I was waiting for her prayers to be answered when Hubby calls me. I had typed out a document for him, and called an attachment to the document "Exhibit I" as I do at my job.

"What the FUCK is an Exhibit?" he says to me harshly. I explain what the fuck an exhibit is and then hang the phone up on him.

He comes home and rails about the state-of-the-house, which in his mind is in a perpetual state of disaster and which, in reality, consists of perhaps 5 dishes in the sink and laundry that hasn't yet been hung up.

And I'm thinking that - hey - isn't it much less heartbreaking just to buy the friggin' challah?

My engaged daughter is spending the week with us as it is a Jewish custom to not see the groom until the wedding from a week before. She tells me that things are tense in the groom's home. I smile. I always thought that they were the "together" family, no crazy people, no financial worries, just calm, cool and collected people. And I was always terrified that they'd find out that we're really like the Beverly Hillbillies and have the whole wedding called off. But that hasn't happened and knowing that they can lose their cool makes me even more calm.

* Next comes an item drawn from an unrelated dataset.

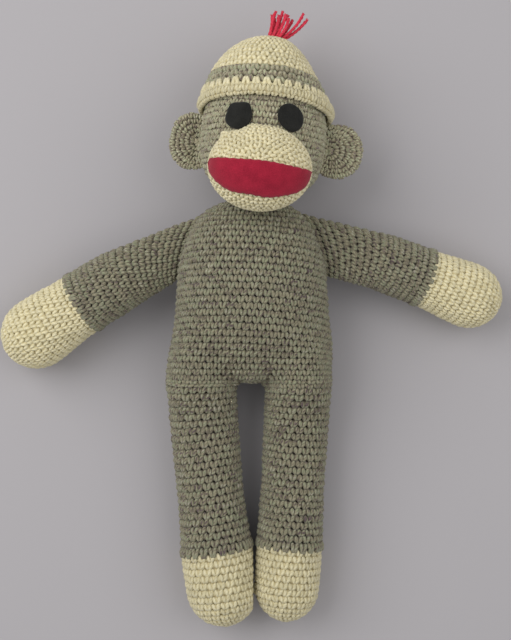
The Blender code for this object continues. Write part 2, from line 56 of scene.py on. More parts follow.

She's a bit worried about my wedding guests.

"Are any of them coming in a keffiyah" she asks me, looking rather pale.

"Maybe just Ibrahim. He likes to come to Jewish weddings dressed like an Arab. And why shouldn't he, especially since he is one." It's like asking an Orthodox Jew not to wear his kippah, to leave his identity at home.

"Don't worry", I assured her. "The rest of them will look just like regular people."

And with that she seemed to calm down.

So if I'm not posting in the next few'll know I have a damn good reason why.